Requirement
Copy out all of the material exactly.

BEGIN Recorded data

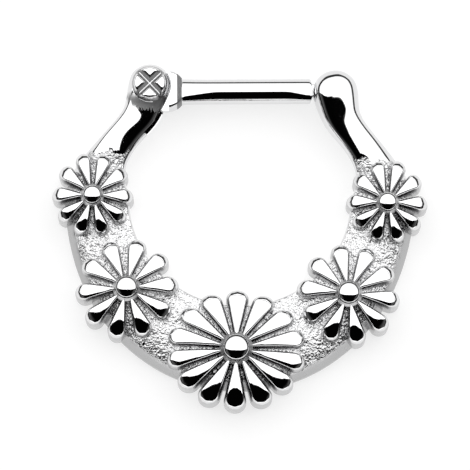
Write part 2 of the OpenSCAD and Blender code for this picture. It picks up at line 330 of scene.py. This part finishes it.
def flank_depth(d):
    """Depth under the crown at a distance in from the petal's outline."""
    for (d0, z0), (d1, z1) in zip(FLANK, FLANK[1:]):
        if d < d1:
            return z0 + (z1 - z0) * (d - d0) / (d1 - d0)
    return 0


def petal(reach, end_r, root):
    """One petal along +X, with its crown flat at height 0. A grid is pulled to a round-ended outline."""
    centre = reach - end_r
    lean = asin(end_r / centre)
    full = centre * cos(lean) ** 2
    xs = [root + (full - root) * k / 9 for k in range(10)]
    start = asin((full - centre) / end_r)
    xs += [centre + end_r * sin(start + (pi / 2 - start) * k / 14) for k in range(1, 15)]
    ins = [d for d, z in FLANK] + [0.3]
    half_ys = len(ins)
    bpy.ops.mesh.primitive_grid_add(x_subdivisions=len(xs) - 1, y_subdivisions=2 * half_ys, size=MM)
    made = bpy.context.object
    for i, v in enumerate(made.data.vertices):
        row, col = divmod(i, len(xs))
        x = xs[col]
        wide = x * tan(lean) if x <= full else sqrt(max(end_r**2 - (x - centre) ** 2, 0))
        k = row if row <= half_ys else 2 * half_ys - row
        inset = min(ins[k] if k < half_ys else wide, wide * (k / half_ys) ** 0.7)
        y = (wide - inset) * (-1 if row <= half_ys else 1)
        near = max(inset * cos(lean) if x <= full else end_r - hypot(x - centre, y), 0)
        v.co = Vector((x, y, -flank_depth(near) - PETAL_ROUND * (y / end_r) ** 2)) * MM
    close_rim(made, *SIDES)
    dress(made, *CAST)
    # Below the crown's edge, the sides at the tip are satin, and the flanks take the darker steel:
    # painted shade
    for face in made.data.polygons:
        if face.center.z < -0.12 * MM:
            at_tip = face.center.x > (centre + 0.2 * end_r) * MM
            face.material_index = CAST.index(satin if at_tip else hollow_shade_steel)
    return made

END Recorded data

The answer
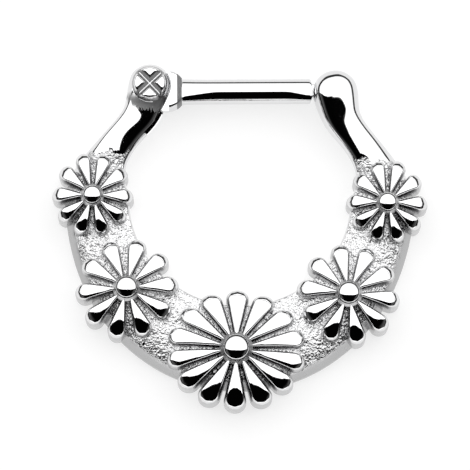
Write part 2 of the OpenSCAD and Blender code for this picture. It picks up at line 330 of scene.py. This part finishes it.
def flank_depth(d):
    """Depth under the crown at a distance in from the petal's outline."""
    for (d0, z0), (d1, z1) in zip(FLANK, FLANK[1:]):
        if d < d1:
            return z0 + (z1 - z0) * (d - d0) / (d1 - d0)
    return 0


def petal(reach, end_r, root):
    """One petal along +X, with its crown flat at height 0. A grid is pulled to a round-ended outline."""
    centre = reach - end_r
    lean = asin(end_r / centre)
    full = centre * cos(lean) ** 2
    xs = [root + (full - root) * k / 9 for k in range(10)]
    start = asin((full - centre) / end_r)
    xs += [centre + end_r * sin(start + (pi / 2 - start) * k / 14) for k in range(1, 15)]
    ins = [d for d, z in FLANK] + [0.3]
    half_ys = len(ins)
    bpy.ops.mesh.primitive_grid_add(x_subdivisions=len(xs) - 1, y_subdivisions=2 * half_ys, size=MM)
    made = bpy.context.object
    for i, v in enumerate(made.data.vertices):
        row, col = divmod(i, len(xs))
        x = xs[col]
        wide = x * tan(lean) if x <= full else sqrt(max(end_r**2 - (x - centre) ** 2, 0))
        k = row if row <= half_ys else 2 * half_ys - row
        inset = min(ins[k] if k < half_ys else wide, wide * (k / half_ys) ** 0.7)
        y = (wide - inset) * (-1 if row <= half_ys else 1)
        near = max(inset * cos(lean) if x <= full else end_r - hypot(x - centre, y), 0)
        v.co = Vector((x, y, -flank_depth(near) - PETAL_ROUND * (y / end_r) ** 2)) * MM
    close_rim(made, *SIDES)
    dress(made, *CAST)
    # Below the crown's edge, the sides at the tip are satin, and the flanks take the darker steel:
    # painted shade
    for face in made.data.polygons:
        if face.center.z < -0.12 * MM:
            at_tip = face.center.x > (centre + 0.2 * end_r) * MM
            face.material_index = CAST.index(satin if at_tip else hollow_shade_steel)
    return made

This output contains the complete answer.